Below is a proof of add1+=+add1:

(claim mot-add1+=+add1
  (-> Nat Nat
      U))
(define mot-add1+=+add1
  (lambda (j i)
    (= Nat (add1 (+ i j))
           (+ i (add1 j)))))

(claim step-add1+=+add1
  (Pi ((j Nat) (i Nat))
    (-> (mot-add1+=+add1 j i)
        (mot-add1+=+add1 j (add1 i)))))
(define step-add1+=+add1
  (lambda (j i)
    (lambda (assume)
      (cong assume (+ 1)))))

(define add1+=+add1
  (lambda (i j)
    (ind-Nat i
      (mot-add1+=+add1 j)
      (same (add1 j))
      (step-add1+=+add1 j))))

We can now return to proving +-cmt. According to the induction hypothesis, (= Nat (+ i j) (+ j i)). Using cong we obtain (= Nat (add1 (+ i j)) (add1 (+ j i))). Since we already proved that add1+=+add1, we can replace (add1 (+ j i)) with (+ j (add1 i)) to yield (= Nat (add1 (+ i j)) (+ j (add1 i))). Because (add1 (+ i j)) is the same Nat as (+ (add1 i) j) in respect of evaluation, we reach the desired result for induction step: (= Nat (+ (add1 i) j) (+ j (add1 i))). The following diagram illustrates these steps.

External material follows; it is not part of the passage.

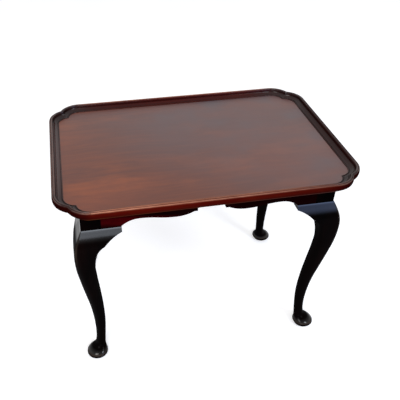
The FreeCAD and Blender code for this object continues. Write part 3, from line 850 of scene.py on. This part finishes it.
def cut_away(mesh, cutter_meshes):
    """Mesh that is left when others are cut out of it."""
    piece = new_object(mesh.name, mesh)
    spent = [piece]
    for cutter_mesh in cutter_meshes:
        cut = piece.modifiers.new("cut", "BOOLEAN")
        cut.operation = "DIFFERENCE"
        cut.solver = "EXACT"
        cut.object = new_object(cutter_mesh.name, cutter_mesh)
        spent.append(cut.object)
    finished = plain_mesh(piece)
    for helper in spent:
        bpy.data.objects.remove(helper)
    return finished


leg_look = {"dark": (0.0006, 0.0005, 0.0006), "middle": (0.0016, 0.0008, 0.0008),
            "warm": (0.0045, 0.0014, 0.0012), "gloss": (0.08, 0.20), "specular": 0.0, "coat": 0.85,
            "pore_depth": 0.4, "worn_and_highlight": (0.40, 0.28, 0.21), "crest_lightening": 0.8}
frame_wood_z = wood_material("frame_wood_z", ALONG_Z, **leg_look)
low_x, low_y, low_z = POST - MORTISE_DEPTH, MORTISE_FACES[0], LEDGE_Z + MORTISE_FOOT
high_x, high_y, high_z = POST + MORTISE_MOUTH, MORTISE_FACES[1], BOARD_BOTTOM_Z - MORTISE_HEAD
blank = cut_away(ring_mesh("leg_blank", leg_rings()), [
    box_mesh("mortise_x", (low_x, low_y, low_z), (high_x, high_y, high_z)),
    box_mesh("mortise_y", (low_y, low_x, low_z), (high_y, high_x, high_z)),
])
for number, (corner, turn, side_x, side_y) in enumerate(CORNERS):
    leg = blank.copy()
    # The leg's own axis that lies along the table once the leg is turned.
    lengthwise = number % 2
    mark(leg, "rub", [leg_rub(*vertex.co) for vertex in leg.vertices])
    mark(leg, "polish", [leg_polish(*vertex.co) * end_sheen(vertex.normal[lengthwise])
                         for vertex in leg.vertices])
    mark(leg, "board", [LEG_GRAIN * number] * len(leg.vertices))
    leg.transform(turned_to(side_x * POST_X, side_y * POST_Y, turn))
    fit_piece("cabriole_leg_" + corner, leg, frame_wood_z, "frame_wood", "leg_" + corner)


# Knee blocks: two glued beside each post under the aprons. They carry the knee's swell
# outwards and fade into an ear, with a cove and a small cusp along the lower edge. Black
# and polished as the legs are.
# At each corner, the side of the table that the leg's X arm lies on once turned, then its Y arm.
ARMS = (("front", "left"), ("right", "front"), ("back", "right"), ("left", "back"))
EAR = (0.046, 0.0105)
EAR_COVE_SAG = 0.003
CUSP = (0.005, 0.038)
BLOCK_FOOT_DROP = 0.0419
BLOCK_BACK = 0.020
BLOCK_ROWS = 24
EAR_COVE_STEPS = 16
# Swaps X and Y, which turns a block for the X arm into one for the Y arm.
SWAPPED = Matrix(((0, 1, 0, 0), (1, 0, 0, 0), (0, 0, 1, 0), (0, 0, 0, 1)))


def knee_block_mesh():
    """Closed block on the X arm: a grid on its face, and the same grid on its flat back.
    Its lower edge runs from the ear by the cove and the cusp to the post, as reach and drop."""
    rows = leg_pattern()
    edge = cove_points(EAR, CUSP, EAR_COVE_SAG, EAR_COVE_STEPS) + [(0.0, BLOCK_FOOT_DROP)]
    shape = bmesh.new()
    front, back = [], []
    for reach, drop in edge:
        column, behind = [], []
        for number in range(BLOCK_ROWS + 1):
            z = LEDGE_Z - drop * number / BLOCK_ROWS
            outer = smooth_row(rows, z)[0]
            column.append(shape.verts.new((POST + reach, -outer, z)))
            behind.append(shape.verts.new((POST + reach, BLOCK_BACK, z)))
        front.append(column)
        back.append(behind)
    for grid in (front, back):
        for one, other in zip(grid, grid[1:]):
            for number in range(BLOCK_ROWS):
                shape.faces.new((one[number], one[number + 1], other[number + 1], other[number]))
    for number in range(BLOCK_ROWS):
        for place in (0, -1):
            shape.faces.new((front[place][number], front[place][number + 1],
                             back[place][number + 1], back[place][number]))
    for one in range(len(edge) - 1):
        for level in (0, -1):
            shape.faces.new((front[one][level], front[one + 1][level],
                             back[one + 1][level], back[one][level]))
    return shape_mesh("knee_block", shape)


knee_wood_x = wood_material("knee_wood_x", ALONG_X, **leg_look)
knee_wood_y = wood_material("knee_wood_y", ALONG_Y, **leg_look)
knee_mesh = knee_block_mesh()
for (x_arm, y_arm), (_, turn, side_x, side_y) in zip(ARMS, CORNERS):
    place = turned_to(side_x * POST_X, side_y * POST_Y, turn)
    for own, other in ((x_arm, y_arm), (y_arm, x_arm)):
        is_long = own in LONG_SIDES
        node = "knee_block_%s_%s" % (own, other)
        block = knee_mesh.copy()
        sheen = end_sheen(0.0 if is_long else -1.0)
        mark(block, "polish", [leg_polish(*vertex.co) * sheen for vertex in block.vertices])
        if own == y_arm:
            block.transform(place @ SWAPPED)
            block.flip_normals()
        else:
            block.transform(place)
        wood = knee_wood_x if is_long else knee_wood_y
        fit_piece("shaped_" + node, block, wood, "frame_wood", node)


# Corner blocks and buttons: plain inner pieces of pale, unpolished softwood, sawn and
# planed. The blocks are glued round the posts; the buttons are screwed up to the tray.
BLOCK_EASING = 0.0008
BUTTON_EASING = 0.0006
BUTTONS = [(side, "button_%s_%d" % (side, number)) for side in SIDES for number in (1, 2)]
inner_look = {"dark": (0.22, 0.12, 0.060), "middle": (0.36, 0.22, 0.11), "warm": (0.46, 0.30, 0.16),
              "gloss": (0.62, 0.85), "specular": 0.3, "coat": 0.0, "pore_depth": 0.3}
inner_wood_x = wood_material("inner_wood_x", ALONG_X, **inner_look)
inner_wood_y = wood_material("inner_wood_y", ALONG_Y, **inner_look)
for corner, *_ in CORNERS:
    dress_node("corner_block_" + corner, inner_wood_x, BLOCK_EASING)
for side, button in BUTTONS:
    dress_node(button, inner_wood_y if side in LONG_SIDES else inner_wood_x, BUTTON_EASING)


# Button screws: eight slotted countersunk steel screws, one up through each button into
# the board. Their heads are flush with the buttons' undersides and dulled with age.
INWARDS = {"front": (0, 1), "back": (0, -1), "left": (1, 0), "right": (-1, 0)}
SCREW_INSET = 0.004
HEAD_STAND = 0.0001
SCREW_STEPS = 24
SLOT_HALF = (0.0005, 0.006, 0.0012)
# The screw's profile from its head up, as height and radius.
SCREW_PROFILE = ((0.0, 0.0040), (0.0004, 0.0041), (0.0030, 0.0021), (0.0190, 0.0019),
                 (0.0240, 0.0004))


def screw_mesh():
    """Countersunk screw with a slotted head, its head's flat face down at the origin."""
    turns = [math.radians(360 / SCREW_STEPS * step) for step in range(SCREW_STEPS)]
    rings = [[(radius * math.cos(turn), radius * math.sin(turn), z) for turn in turns]
             for z, radius in SCREW_PROFILE]
    slot = box_mesh("screw_slot", [-half for half in SLOT_HALF], SLOT_HALF)
    return cut_away(ring_mesh("screw", rings), [slot])


def steel_material():
    """Old screw steel: grey, scuffed, with brown spots of rust."""
    material = bpy.data.materials.new("screw_steel")
    material.use_nodes = True
    tree = material.node_tree
    surface = tree.nodes["Principled BSDF"]
    place = add(tree, "ShaderNodeTexCoord").outputs["Object"]
    spots = stretched_noise(tree, place, scale=(900.0, 900.0, 900.0), detail=3.0, roughness=0.6,
                            low=0.50, high=0.66)
    scuffs = stretched_noise(tree, place, scale=(400.0, 2500.0, 400.0), detail=2.0, roughness=0.5,
                             low=0.35, high=0.70)
    grey = mix_colour(tree, scuffs, (0.20, 0.19, 0.18), (0.36, 0.35, 0.33))
    spotted = mix_colour(tree, spots, grey, (0.12, 0.045, 0.018))
    tree.links.new(spotted, surface.inputs["Base Color"])
    tree.links.new(reckon(tree, "SUBTRACT", 0.9, reckon(tree, "MULTIPLY", spots, 0.7)),
                   surface.inputs["Metallic"])
    rough = add(tree, "ShaderNodeMapRange", {"Value": scuffs}, {"To Min": 0.35, "To Max": 0.65})
    tree.links.new(rough.outputs[0], surface.inputs["Roughness"])
    return material


def screws_tree():
    """One screw at each point, turned about its own axis by chance."""
    tree, entry, end = new_group("Set screws", "GeometryNodeTree", (
        ("Places", "Geometry"), ("Screw", "Object"), ("Steel", "Material"), ("Seed", "Int"),
    ), (("Geometry", "Geometry"),))
    screw = add(tree, "GeometryNodeObjectInfo", {0: entry["Screw"]}).outputs["Geometry"]
    turned = add(tree, "FunctionNodeRandomValue", {"Seed": entry["Seed"]},
                 {"Max": (0.0, 0.0, math.pi)}, data_type="FLOAT_VECTOR").outputs[0]
    set_in = add(tree, "GeometryNodeInstanceOnPoints",
                 {"Points": entry["Places"], "Instance": screw, "Rotation": turned}).outputs[0]
    real = add(tree, "GeometryNodeRealizeInstances", {0: set_in}).outputs[0]
    made = add(tree, "GeometryNodeSetMaterial", {0: real, 2: entry["Steel"]}).outputs[0]
    tree.links.new(made, end["Geometry"])
    return tree


steel = steel_material()
screw_object = bpy.data.objects.new("screw_pattern", screw_mesh())
places = []
for side, button in BUTTONS:
    low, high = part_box(button)
    x, y = ((low[axis] + high[axis]) / 2 + SCREW_INSET * INWARDS[side][axis] for axis in (0, 1))
    places.append((x, y, low[2] - HEAD_STAND))
points_mesh = bpy.data.meshes.new("screw_places")
points_mesh.from_pydata(places, [], [])
all_screws = grown_mesh("screw_places", points_mesh, screws_tree(),
                        {"Screw": screw_object, "Steel": steel, "Seed": 5})
bpy.data.objects.remove(screw_object)
fit_piece("button_screws", all_screws, steel, "screw_steel")


# Floor, light and camera: a plain pale floor that keeps a soft shadow, a soft light high at
# the front left, two low ones in front, the right one blue as from a window, a small one that
# glints on the tray, and an even light all round.
FLOOR_HALF = 9
FLOOR_WHITE = 0.38


def seen_straight(tree):
    """1 where the camera sees the thing, by itself or in polish or through glass."""
    path = add(tree, "ShaderNodeLightPath").outputs
    return reckon(tree, "ADD", reckon(tree, "ADD", path["Is Camera Ray"], path["Is Glossy Ray"]),
                  path["Is Transmission Ray"])


floor_mesh = bpy.data.meshes.new("floor")
floor_corners = [(side_x * FLOOR_HALF, side_y * FLOOR_HALF, 0) for _, _, side_x, side_y in CORNERS]
floor_mesh.from_pydata(floor_corners, [], [(0, 1, 2, 3)])
floor = new_object("floor", floor_mesh)
floor_paint = bpy.data.materials.new("floor_paint")
floor_paint.use_nodes = True
tree = floor_paint.node_tree
surface = tree.nodes["Principled BSDF"]
place = add(tree, "ShaderNodeTexCoord").outputs["Object"]
mottle = stretched_noise(tree, place, scale=(3.0, 3.0, 3.0), detail=2.0, roughness=0.5,
                         low=0.3, high=0.7)
tree.links.new(mix_colour(tree, mottle, (0.93, 0.93, 0.93), (0.96, 0.96, 0.96)),
               surface.inputs["Base Color"])
surface.inputs["Roughness"].default_value = 0.9
surface.inputs["Specular IOR Level"].default_value = 0.0
white = add(tree, "ShaderNodeEmission", values={"Color": (1.0, 1.0, 1.0, 1.0)})
tree.links.new(reckon(tree, "MULTIPLY", seen_straight(tree), FLOOR_WHITE), white.inputs["Strength"])
paled = add(tree, "ShaderNodeAddShader", {0: surface.outputs[0], 1: white.outputs[0]})
tree.links.new(paled.outputs[0], tree.nodes["Material Output"].inputs["Surface"])
floor_mesh.materials.append(floor_paint)

world = bpy.data.worlds.new("studio")
bpy.context.scene.world = world
world.use_nodes = True
tree = world.node_tree
tree.nodes.clear()
colour = mix_colour(tree, seen_straight(tree), (0.60, 0.60, 0.61), (1.0, 1.0, 1.0))
background = add(tree, "ShaderNodeBackground", {"Color": colour})
add(tree, "ShaderNodeOutputWorld", {"Surface": background.outputs[0]})


def soft_light(name, place, target, width, height, watts, colour):
    """Rectangular soft light that looks at a target."""
    lamp = bpy.data.lights.new(name, "AREA")
    lamp.shape = "RECTANGLE"
    lamp.size = width
    lamp.size_y = height
    lamp.energy = watts
    lamp.color = colour
    light = new_object(name, lamp)
    light.location = place
    light.rotation_euler = (Vector(target) - Vector(place)).to_track_quat("-Z", "Y").to_euler()
    light.visible_camera = False


soft_light("front_left_soft", (-1.0, -1.7, 2.1), target=(0, 0, 0.45), width=1.0, height=0.7,
           watts=22.0, colour=(1.0, 0.97, 0.94))
soft_light("low_front_soft", (-0.5, -3.0, 1.20), target=(0, 0, 0.43), width=1.6, height=0.5,
           watts=21.0, colour=(0.80, 0.88, 1.0))
soft_light("low_right_soft", (1.75, -2.9, 1.15), target=(0, 0, 0.43), width=1.6, height=0.9,
           watts=22.0, colour=(0.34, 0.50, 1.0))
soft_light("window_glint", (1.4, -1.85, 1.95), target=(0, 0, 0.1), width=0.55, height=0.55,
           watts=19.0, colour=(0.85, 0.92, 1.0))

camera = new_object("camera", bpy.data.cameras.new("camera"))
camera.location = (-0.2809, -1.1024, 1.22575)
camera.rotation_euler = (math.radians(52.042), 0.0, math.radians(-10.496))
camera.data.sensor_width = 36.0
camera.data.lens = 47.757
camera.data.shift_x = 0.0898
camera.data.shift_y = 0.0028
bpy.context.scene.camera = camera

bpy.context.scene.view_settings.view_transform = "Standard"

Proof of +-cmt: Induction step.

Finally, we can complete the remaining code.

(claim mot-+-cmt
  (-> Nat Nat
      U))
(define mot-+-cmt
  (lambda (j i)
    (= Nat (+ i j)
           (+ j i))))

(claim mot-step-+-cmt
  (-> Nat Nat Nat
      U))
(define mot-step-+-cmt
  (lambda (j i)
    (lambda (n)
      (= Nat (add1 (+ i j)) n))))

(claim step-+-cmt
  (Pi ((j Nat) (i Nat))
    (-> (mot-+-cmt j i)
        (mot-+-cmt j (add1 i)))))
(define step-+-cmt
  (lambda (j i)
    (lambda (assume)
      (replace (add1+=+add1 j i)
        (mot-step-+-cmt j i)
        (cong assume (+ 1))))))

(define +-cmt
  (lambda (i j)
    (ind-Nat i
      (mot-+-cmt j)
      (0+n=n+0 j)
      (step-+-cmt j))))

We have completed our proof. This article aims to give you an introductory understanding of reasoning and proof techniques in dependent type theory. I hope you enjoy it as much as I do!

Recommend Reading #

1. Daniel P. Friedman and David Thrane Christiansen. The Little Typer.

All the code in this article has been verified with the interpreter developed by the authors of The Little Typer. Pie is integrated in Racket IDE, you can install it via Racket’s package manager.